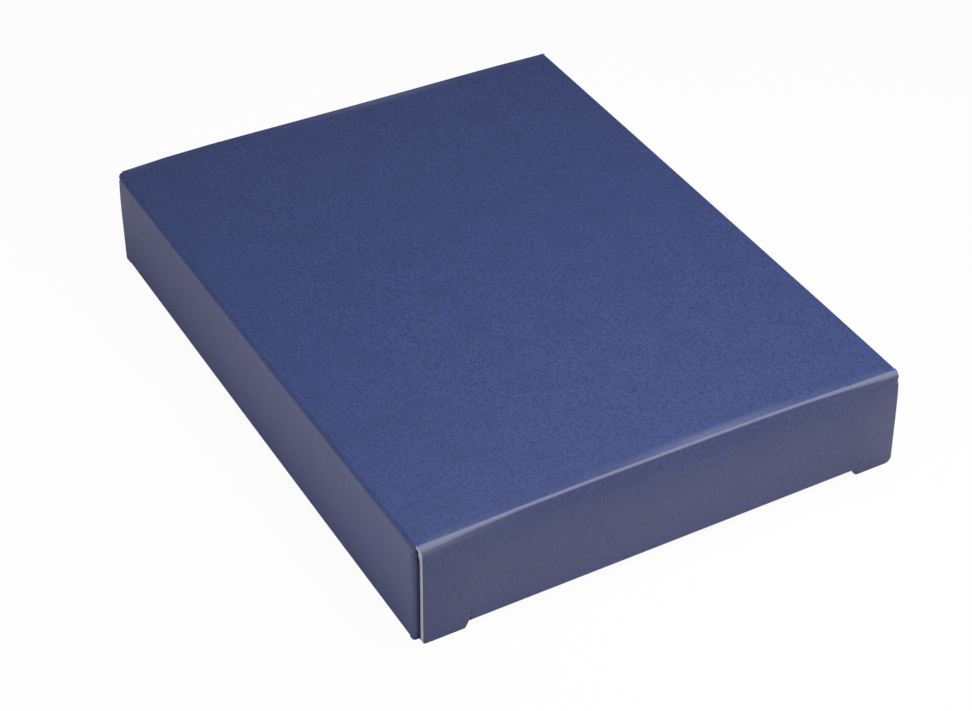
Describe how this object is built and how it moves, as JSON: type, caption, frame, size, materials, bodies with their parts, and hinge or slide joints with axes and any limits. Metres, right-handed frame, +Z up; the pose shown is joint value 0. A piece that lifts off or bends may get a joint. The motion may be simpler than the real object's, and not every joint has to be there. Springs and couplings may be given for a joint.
{
  "type": "tuck-end presentation box",
  "caption": "Flat corrugated-board carton, dark blue outside; each short end opens on a panel that folds down from the top and tucks in over the bottom, behind it folding dust flaps.",
  "frame": {"origin": "centre of the base, on the surface that the box stands on", "axes": "+Z up, +Y along the long sides towards the back end, +X towards the side with the glue flap"},
  "size_m": [0.226, 0.293, 0.0485],
  "materials": {
    "printed_board": "satin",
    "adhesive": "satin"
  },
  "bodies": {
    "sleeve": {"top_panel": "printed_board", "bottom_panel": "printed_board", "left_side_panel": "printed_board", "right_side_panel": "printed_board", "top_left_crease": "printed_board", "top_right_crease": "printed_board", "bottom_left_crease": "printed_board", "glue_flap_crease": "printed_board", "glue_flap": "printed_board", "glue_line": "adhesive", "front_closure_crease": "printed_board", "front_left_dust_crease": "printed_board", "front_right_dust_crease": "printed_board", "back_closure_crease": "printed_board", "back_left_dust_crease": "printed_board", "back_right_dust_crease": "printed_board"},
    "front_closure": {"front_closure_panel": "printed_board", "front_tuck_crease": "printed_board"},
    "front_tuck": {"front_tuck_flap": "printed_board"},
    "front_left_dust": {"front_left_dust_flap": "printed_board"},
    "front_right_dust": {"front_right_dust_flap": "printed_board"},
    "back_closure": {"back_closure_panel": "printed_board", "back_tuck_crease": "printed_board"},
    "back_tuck": {"back_tuck_flap": "printed_board"},
    "back_left_dust": {"back_left_dust_flap": "printed_board"},
    "back_right_dust": {"back_right_dust_flap": "printed_board"}
  },
  "joints": [
    {"name": "front_closure_hinge", "type": "hinge", "parent": "sleeve", "child": "front_closure", "pos_m": [0, -0.1451, 0.0471], "axis": [-1, 0, 0], "range_deg": [0, 110]},
    {"name": "front_tuck_hinge", "type": "hinge", "parent": "front_closure", "child": "front_tuck", "pos_m": [0, -0.1437, 0.0059], "axis": [1, 0, 0], "range_deg": [0, 45]},
    {"name": "front_left_dust_hinge", "type": "hinge", "parent": "sleeve", "child": "front_left_dust", "pos_m": [-0.1102, -0.1406, 0.02425], "axis": [0, 0, 1], "range_deg": [0, 87]},
    {"name": "front_right_dust_hinge", "type": "hinge", "parent": "sleeve", "child": "front_right_dust", "pos_m": [0.1102, -0.1406, 0.02425], "axis": [0, 0, -1], "range_deg": [0, 78]},
    {"name": "back_closure_hinge", "type": "hinge", "parent": "sleeve", "child": "back_closure", "pos_m": [0, 0.1451, 0.0471], "axis": [1, 0, 0], "range_deg": [0, 110]},
    {"name": "back_tuck_hinge", "type": "hinge", "parent": "back_closure", "child": "back_tuck", "pos_m": [0, 0.1437, 0.0059], "axis": [-1, 0, 0], "range_deg": [0, 45]},
    {"name": "back_left_dust_hinge", "type": "hinge", "parent": "sleeve", "child": "back_left_dust", "pos_m": [-0.1102, 0.1406, 0.02425], "axis": [0, 0, -1], "range_deg": [0, 87]},
    {"name": "back_right_dust_hinge", "type": "hinge", "parent": "sleeve", "child": "back_right_dust", "pos_m": [0.1102, 0.1406, 0.02425], "axis": [0, 0, 1], "range_deg": [0, 78]}
  ],
  "couplings": [
    {"joint": "front_tuck_hinge", "follows": "front_closure_hinge", "ratio": 0.4},
    {"joint": "back_tuck_hinge", "follows": "back_closure_hinge", "ratio": 0.4}
  ]
}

WRITTEN INSTRUCTION
Recopy the whole listing exactly.

SOLUTION TO THE PROBLEM
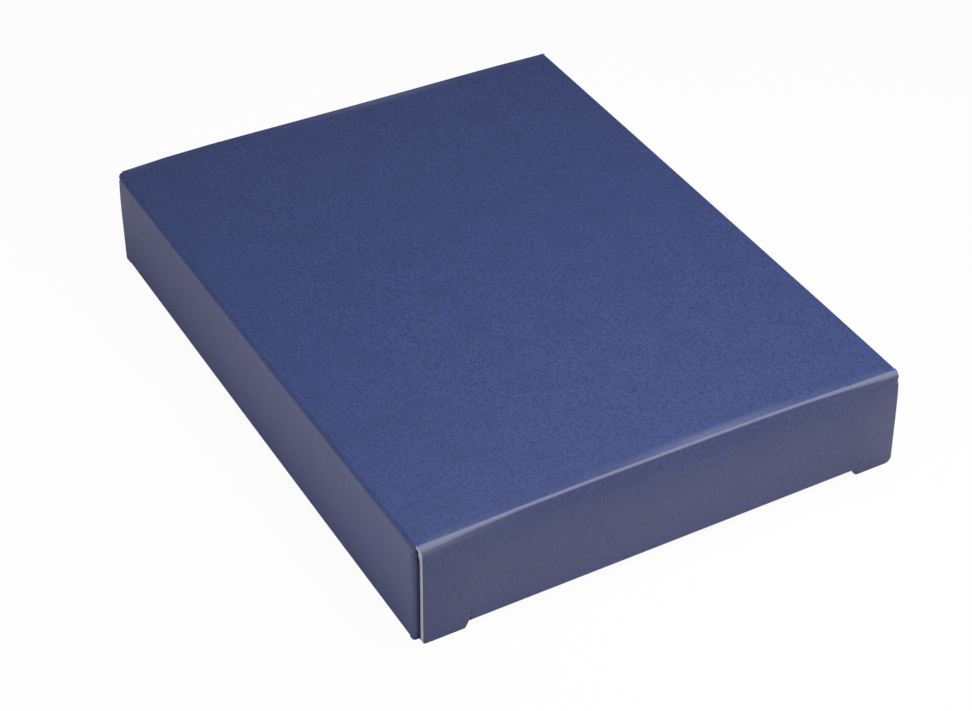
Describe how this object is built and how it moves, as JSON: type, caption, frame, size, materials, bodies with their parts, and hinge or slide joints with axes and any limits. Metres, right-handed frame, +Z up; the pose shown is joint value 0. A piece that lifts off or bends may get a joint. The motion may be simpler than the real object's, and not every joint has to be there. Springs and couplings may be given for a joint.
{
  "type": "tuck-end presentation box",
  "caption": "Flat corrugated-board carton, dark blue outside; each short end opens on a panel that folds down from the top and tucks in over the bottom, behind it folding dust flaps.",
  "frame": {"origin": "centre of the base, on the surface that the box stands on", "axes": "+Z up, +Y along the long sides towards the back end, +X towards the side with the glue flap"},
  "size_m": [0.226, 0.293, 0.0485],
  "materials": {
    "printed_board": "satin",
    "adhesive": "satin"
  },
  "bodies": {
    "sleeve": {"top_panel": "printed_board", "bottom_panel": "printed_board", "left_side_panel": "printed_board", "right_side_panel": "printed_board", "top_left_crease": "printed_board", "top_right_crease": "printed_board", "bottom_left_crease": "printed_board", "glue_flap_crease": "printed_board", "glue_flap": "printed_board", "glue_line": "adhesive", "front_closure_crease": "printed_board", "front_left_dust_crease": "printed_board", "front_right_dust_crease": "printed_board", "back_closure_crease": "printed_board", "back_left_dust_crease": "printed_board", "back_right_dust_crease": "printed_board"},
    "front_closure": {"front_closure_panel": "printed_board", "front_tuck_crease": "printed_board"},
    "front_tuck": {"front_tuck_flap": "printed_board"},
    "front_left_dust": {"front_left_dust_flap": "printed_board"},
    "front_right_dust": {"front_right_dust_flap": "printed_board"},
    "back_closure": {"back_closure_panel": "printed_board", "back_tuck_crease": "printed_board"},
    "back_tuck": {"back_tuck_flap": "printed_board"},
    "back_left_dust": {"back_left_dust_flap": "printed_board"},
    "back_right_dust": {"back_right_dust_flap": "printed_board"}
  },
  "joints": [
    {"name": "front_closure_hinge", "type": "hinge", "parent": "sleeve", "child": "front_closure", "pos_m": [0, -0.1451, 0.0471], "axis": [-1, 0, 0], "range_deg": [0, 110]},
    {"name": "front_tuck_hinge", "type": "hinge", "parent": "front_closure", "child": "front_tuck", "pos_m": [0, -0.1437, 0.0059], "axis": [1, 0, 0], "range_deg": [0, 45]},
    {"name": "front_left_dust_hinge", "type": "hinge", "parent": "sleeve", "child": "front_left_dust", "pos_m": [-0.1102, -0.1406, 0.02425], "axis": [0, 0, 1], "range_deg": [0, 87]},
    {"name": "front_right_dust_hinge", "type": "hinge", "parent": "sleeve", "child": "front_right_dust", "pos_m": [0.1102, -0.1406, 0.02425], "axis": [0, 0, -1], "range_deg": [0, 78]},
    {"name": "back_closure_hinge", "type": "hinge", "parent": "sleeve", "child": "back_closure", "pos_m": [0, 0.1451, 0.0471], "axis": [1, 0, 0], "range_deg": [0, 110]},
    {"name": "back_tuck_hinge", "type": "hinge", "parent": "back_closure", "child": "back_tuck", "pos_m": [0, 0.1437, 0.0059], "axis": [-1, 0, 0], "range_deg": [0, 45]},
    {"name": "back_left_dust_hinge", "type": "hinge", "parent": "sleeve", "child": "back_left_dust", "pos_m": [-0.1102, 0.1406, 0.02425], "axis": [0, 0, -1], "range_deg": [0, 87]},
    {"name": "back_right_dust_hinge", "type": "hinge", "parent": "sleeve", "child": "back_right_dust", "pos_m": [0.1102, 0.1406, 0.02425], "axis": [0, 0, 1], "range_deg": [0, 78]}
  ],
  "couplings": [
    {"joint": "front_tuck_hinge", "follows": "front_closure_hinge", "ratio": 0.4},
    {"joint": "back_tuck_hinge", "follows": "back_closure_hinge", "ratio": 0.4}
  ]
}